TONY JONES: Yes, but do you sympathise with farmers on the political position here, and indeed with the Government, because the heat is now being turned up in the rural sector because there’s scepticism about the science on the one hand, and a great deal of scepticism about being dragged into a scheme which will cost them money potentially for burping cattle and so on. So it looks to them like a huge bureaucratic imposture.

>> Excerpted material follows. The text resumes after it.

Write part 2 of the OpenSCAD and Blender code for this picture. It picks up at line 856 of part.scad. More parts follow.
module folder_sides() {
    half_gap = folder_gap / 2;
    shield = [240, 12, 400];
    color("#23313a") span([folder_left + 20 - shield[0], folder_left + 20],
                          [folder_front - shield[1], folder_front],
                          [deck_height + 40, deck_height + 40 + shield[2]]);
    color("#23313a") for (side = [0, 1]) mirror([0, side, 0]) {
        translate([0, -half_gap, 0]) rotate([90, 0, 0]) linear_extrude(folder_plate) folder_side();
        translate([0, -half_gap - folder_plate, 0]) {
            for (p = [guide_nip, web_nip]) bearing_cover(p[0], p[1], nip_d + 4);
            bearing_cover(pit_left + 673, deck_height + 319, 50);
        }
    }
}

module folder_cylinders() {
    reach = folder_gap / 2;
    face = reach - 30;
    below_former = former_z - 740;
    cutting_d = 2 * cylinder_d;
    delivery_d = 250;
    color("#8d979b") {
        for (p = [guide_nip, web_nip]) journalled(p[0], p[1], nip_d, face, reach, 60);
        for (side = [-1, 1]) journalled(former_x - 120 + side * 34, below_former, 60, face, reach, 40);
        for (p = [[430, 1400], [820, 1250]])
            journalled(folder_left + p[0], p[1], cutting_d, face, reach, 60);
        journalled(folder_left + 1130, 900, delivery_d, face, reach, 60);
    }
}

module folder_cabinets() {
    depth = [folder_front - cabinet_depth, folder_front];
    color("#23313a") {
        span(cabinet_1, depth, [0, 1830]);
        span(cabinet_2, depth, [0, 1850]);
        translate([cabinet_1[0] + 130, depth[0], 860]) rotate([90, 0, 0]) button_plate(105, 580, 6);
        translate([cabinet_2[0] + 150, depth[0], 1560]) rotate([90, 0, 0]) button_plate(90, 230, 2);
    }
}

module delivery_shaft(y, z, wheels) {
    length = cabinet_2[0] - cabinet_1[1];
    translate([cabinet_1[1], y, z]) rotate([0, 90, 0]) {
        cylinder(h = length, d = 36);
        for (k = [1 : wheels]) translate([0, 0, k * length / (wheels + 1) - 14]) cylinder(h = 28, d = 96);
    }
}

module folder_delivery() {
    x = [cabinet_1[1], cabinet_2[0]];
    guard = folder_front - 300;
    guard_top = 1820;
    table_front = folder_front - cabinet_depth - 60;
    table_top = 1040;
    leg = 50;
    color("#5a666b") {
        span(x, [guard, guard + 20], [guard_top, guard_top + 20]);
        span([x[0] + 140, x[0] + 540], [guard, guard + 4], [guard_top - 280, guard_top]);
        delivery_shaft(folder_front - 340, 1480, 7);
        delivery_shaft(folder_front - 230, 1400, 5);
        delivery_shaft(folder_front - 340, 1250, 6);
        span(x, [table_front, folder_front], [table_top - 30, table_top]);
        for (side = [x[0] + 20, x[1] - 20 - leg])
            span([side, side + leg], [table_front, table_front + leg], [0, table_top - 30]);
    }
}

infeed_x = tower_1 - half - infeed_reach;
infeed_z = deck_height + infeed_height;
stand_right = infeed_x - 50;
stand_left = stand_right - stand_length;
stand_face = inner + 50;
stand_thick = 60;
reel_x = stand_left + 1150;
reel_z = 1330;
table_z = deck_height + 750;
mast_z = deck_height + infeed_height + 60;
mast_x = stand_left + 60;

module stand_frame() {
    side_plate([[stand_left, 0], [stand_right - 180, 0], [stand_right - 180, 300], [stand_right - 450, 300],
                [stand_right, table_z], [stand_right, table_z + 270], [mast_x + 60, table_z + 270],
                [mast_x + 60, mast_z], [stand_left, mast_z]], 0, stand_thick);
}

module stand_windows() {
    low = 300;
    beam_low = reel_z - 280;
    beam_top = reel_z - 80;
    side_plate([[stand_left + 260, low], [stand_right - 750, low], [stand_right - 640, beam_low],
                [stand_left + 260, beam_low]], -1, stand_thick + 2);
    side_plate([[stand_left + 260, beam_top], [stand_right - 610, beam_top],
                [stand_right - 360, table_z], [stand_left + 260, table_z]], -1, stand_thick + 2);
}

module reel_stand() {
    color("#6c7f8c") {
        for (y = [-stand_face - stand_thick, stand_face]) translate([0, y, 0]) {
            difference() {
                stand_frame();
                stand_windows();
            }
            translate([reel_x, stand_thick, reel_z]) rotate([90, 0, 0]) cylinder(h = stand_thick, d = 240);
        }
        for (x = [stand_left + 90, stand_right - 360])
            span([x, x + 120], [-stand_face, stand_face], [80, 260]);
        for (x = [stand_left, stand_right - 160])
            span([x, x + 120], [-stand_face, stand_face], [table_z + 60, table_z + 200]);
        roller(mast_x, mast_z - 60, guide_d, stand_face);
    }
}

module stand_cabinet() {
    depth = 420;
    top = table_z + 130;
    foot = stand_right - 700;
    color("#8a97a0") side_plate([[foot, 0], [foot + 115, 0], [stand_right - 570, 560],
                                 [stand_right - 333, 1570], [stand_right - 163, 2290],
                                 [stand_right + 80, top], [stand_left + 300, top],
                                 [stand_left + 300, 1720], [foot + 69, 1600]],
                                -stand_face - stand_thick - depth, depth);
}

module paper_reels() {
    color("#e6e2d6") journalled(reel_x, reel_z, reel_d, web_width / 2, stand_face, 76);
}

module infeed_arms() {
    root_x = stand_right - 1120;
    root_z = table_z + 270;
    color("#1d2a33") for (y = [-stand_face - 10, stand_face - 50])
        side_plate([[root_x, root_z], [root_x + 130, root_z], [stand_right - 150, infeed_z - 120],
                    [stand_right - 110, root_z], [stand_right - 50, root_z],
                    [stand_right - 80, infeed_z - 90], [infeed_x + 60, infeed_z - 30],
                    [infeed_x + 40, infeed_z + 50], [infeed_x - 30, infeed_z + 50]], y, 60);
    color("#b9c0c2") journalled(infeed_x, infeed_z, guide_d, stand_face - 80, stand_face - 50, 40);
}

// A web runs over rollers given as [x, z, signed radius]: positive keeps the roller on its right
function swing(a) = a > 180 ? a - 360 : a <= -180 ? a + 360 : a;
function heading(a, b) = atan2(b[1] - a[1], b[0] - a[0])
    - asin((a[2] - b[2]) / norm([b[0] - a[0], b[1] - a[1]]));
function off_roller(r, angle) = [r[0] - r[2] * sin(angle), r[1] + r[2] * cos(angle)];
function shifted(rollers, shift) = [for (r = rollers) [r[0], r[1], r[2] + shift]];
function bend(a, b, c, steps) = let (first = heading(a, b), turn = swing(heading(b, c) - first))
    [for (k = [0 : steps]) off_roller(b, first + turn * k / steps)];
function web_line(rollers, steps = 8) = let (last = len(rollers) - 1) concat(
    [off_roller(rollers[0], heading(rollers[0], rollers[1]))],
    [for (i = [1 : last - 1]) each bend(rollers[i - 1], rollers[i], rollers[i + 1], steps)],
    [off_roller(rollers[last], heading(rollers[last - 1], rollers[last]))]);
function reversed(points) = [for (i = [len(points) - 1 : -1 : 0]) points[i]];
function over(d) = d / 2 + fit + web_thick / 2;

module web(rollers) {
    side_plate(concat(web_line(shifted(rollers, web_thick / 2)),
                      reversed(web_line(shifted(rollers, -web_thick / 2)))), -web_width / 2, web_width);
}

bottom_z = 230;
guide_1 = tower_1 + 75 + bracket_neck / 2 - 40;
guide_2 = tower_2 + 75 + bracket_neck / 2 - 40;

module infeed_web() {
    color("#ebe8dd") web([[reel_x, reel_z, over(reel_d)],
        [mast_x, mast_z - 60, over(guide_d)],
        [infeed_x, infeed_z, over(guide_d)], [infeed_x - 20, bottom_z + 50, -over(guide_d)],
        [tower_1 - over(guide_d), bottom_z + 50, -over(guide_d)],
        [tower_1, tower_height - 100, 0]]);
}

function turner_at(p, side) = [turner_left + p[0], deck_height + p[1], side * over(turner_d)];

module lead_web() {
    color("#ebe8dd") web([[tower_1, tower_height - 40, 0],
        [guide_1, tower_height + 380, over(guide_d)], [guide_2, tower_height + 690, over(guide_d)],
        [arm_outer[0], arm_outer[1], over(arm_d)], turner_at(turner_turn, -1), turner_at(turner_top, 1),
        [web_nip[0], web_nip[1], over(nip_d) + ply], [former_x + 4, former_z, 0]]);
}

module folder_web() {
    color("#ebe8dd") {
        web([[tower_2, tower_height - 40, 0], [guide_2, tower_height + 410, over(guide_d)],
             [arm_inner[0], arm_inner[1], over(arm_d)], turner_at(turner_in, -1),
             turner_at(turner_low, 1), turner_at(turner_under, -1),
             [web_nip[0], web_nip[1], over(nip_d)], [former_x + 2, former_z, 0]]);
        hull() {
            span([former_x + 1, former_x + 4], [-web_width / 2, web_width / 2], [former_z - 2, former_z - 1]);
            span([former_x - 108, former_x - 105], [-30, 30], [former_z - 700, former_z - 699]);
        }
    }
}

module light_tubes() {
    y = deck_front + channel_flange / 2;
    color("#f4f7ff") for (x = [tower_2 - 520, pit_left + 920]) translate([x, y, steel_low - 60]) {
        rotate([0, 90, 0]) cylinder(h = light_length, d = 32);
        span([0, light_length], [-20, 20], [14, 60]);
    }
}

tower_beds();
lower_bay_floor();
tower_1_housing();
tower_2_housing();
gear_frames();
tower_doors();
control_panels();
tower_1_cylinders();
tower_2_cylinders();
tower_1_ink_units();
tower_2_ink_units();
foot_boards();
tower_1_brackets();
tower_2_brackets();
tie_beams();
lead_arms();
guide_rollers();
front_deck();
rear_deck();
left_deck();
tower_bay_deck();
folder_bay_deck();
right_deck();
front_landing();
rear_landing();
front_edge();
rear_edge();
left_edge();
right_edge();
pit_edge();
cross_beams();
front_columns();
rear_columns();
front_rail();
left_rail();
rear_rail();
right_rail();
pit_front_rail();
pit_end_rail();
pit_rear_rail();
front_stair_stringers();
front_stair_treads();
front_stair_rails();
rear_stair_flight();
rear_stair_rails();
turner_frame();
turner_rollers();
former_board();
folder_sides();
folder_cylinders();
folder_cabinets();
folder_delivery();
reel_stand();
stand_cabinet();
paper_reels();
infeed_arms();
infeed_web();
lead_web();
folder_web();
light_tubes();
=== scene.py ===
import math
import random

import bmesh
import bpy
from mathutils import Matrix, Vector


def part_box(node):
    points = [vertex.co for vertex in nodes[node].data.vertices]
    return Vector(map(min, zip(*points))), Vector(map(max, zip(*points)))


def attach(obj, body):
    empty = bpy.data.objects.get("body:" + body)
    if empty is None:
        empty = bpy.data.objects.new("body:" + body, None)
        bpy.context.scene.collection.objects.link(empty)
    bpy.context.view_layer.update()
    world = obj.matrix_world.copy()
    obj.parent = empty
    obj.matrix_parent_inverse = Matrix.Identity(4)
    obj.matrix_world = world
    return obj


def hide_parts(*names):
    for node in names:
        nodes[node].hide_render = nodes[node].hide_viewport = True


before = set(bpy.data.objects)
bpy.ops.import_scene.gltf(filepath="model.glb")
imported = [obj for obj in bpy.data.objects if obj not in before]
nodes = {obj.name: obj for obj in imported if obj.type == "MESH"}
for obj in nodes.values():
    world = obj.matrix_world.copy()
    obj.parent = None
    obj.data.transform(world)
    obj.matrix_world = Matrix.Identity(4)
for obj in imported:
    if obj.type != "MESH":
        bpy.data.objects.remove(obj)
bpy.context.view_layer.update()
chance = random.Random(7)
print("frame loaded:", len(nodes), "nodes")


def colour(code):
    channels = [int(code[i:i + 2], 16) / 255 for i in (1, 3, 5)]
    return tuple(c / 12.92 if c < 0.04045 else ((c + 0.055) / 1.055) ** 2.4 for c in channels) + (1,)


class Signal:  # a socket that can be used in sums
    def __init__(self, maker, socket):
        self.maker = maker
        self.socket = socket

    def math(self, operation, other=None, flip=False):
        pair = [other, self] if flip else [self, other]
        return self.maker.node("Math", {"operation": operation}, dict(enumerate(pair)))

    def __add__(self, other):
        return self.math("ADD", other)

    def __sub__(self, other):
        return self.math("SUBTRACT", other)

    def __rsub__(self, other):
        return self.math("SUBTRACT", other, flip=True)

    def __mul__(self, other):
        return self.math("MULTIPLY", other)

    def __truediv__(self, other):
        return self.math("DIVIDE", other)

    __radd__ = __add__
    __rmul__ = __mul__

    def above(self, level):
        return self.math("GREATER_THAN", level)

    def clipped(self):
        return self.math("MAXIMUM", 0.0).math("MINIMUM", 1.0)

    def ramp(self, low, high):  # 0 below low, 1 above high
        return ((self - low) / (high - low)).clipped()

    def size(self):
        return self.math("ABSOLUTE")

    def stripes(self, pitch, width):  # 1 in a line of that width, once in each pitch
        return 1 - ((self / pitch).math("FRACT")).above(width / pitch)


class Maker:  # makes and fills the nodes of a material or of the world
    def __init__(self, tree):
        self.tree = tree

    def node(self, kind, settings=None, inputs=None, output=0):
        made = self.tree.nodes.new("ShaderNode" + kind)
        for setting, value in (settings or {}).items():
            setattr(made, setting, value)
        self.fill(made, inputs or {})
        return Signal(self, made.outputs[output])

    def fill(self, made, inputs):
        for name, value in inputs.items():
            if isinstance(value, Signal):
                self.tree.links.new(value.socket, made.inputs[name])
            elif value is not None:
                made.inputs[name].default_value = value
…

ROSS GARNAUT: Well, there’s two separate issues there: one is the exemption of some sectors of the economy. Now, every sector will benefit itself if it is exempted. An investor in any sector will be better if it doesn’t pay a tax. If you exempted any part of the economy from income tax, they’d benefit from it. And in a lot of our history, we did a lot of that sort of exemption, but that just pushes costs on the rest of the economy and makes the whole scheme more expensive than it otherwise it would be. The question of scepticism in the countryside is a different thing. That’s a sad thing. There you’ve got climate sharks praying on the vulnerability of people who aren’t in a position to be well-informed themselves. That’s a tragedy. The exploitation of people who would benefit from greater knowledge. I’m afraid that’s what’s going to happen in rural Australia is that the well-informed will make a lot of money out of the ignorant. And the ignorant include a lot of people who can’t afford to be skinned in that way.
TONY JONES: A final question then: who are these climate sharks that you refer to? Do you mean the politicians that are leading their voters in different directions? Or are you talking about academics who take the view that there is no such thing as climate change? I mean, what sort of people are you referring to there?
ROSS GARNAUT: I’m referring to anyone who plays on the natural human instinct, who hope that there’s some – that when there’s bad news, it’s not true. That’s a very natural thing. I’m very sympathetic for it. I spent a lot of my life in rural Australia myself and I see that going on. It’s the sort of denial we see in relation to a lot of tragic circumstances, but you never make a problem easier to handle by pretending it doesn’t exist.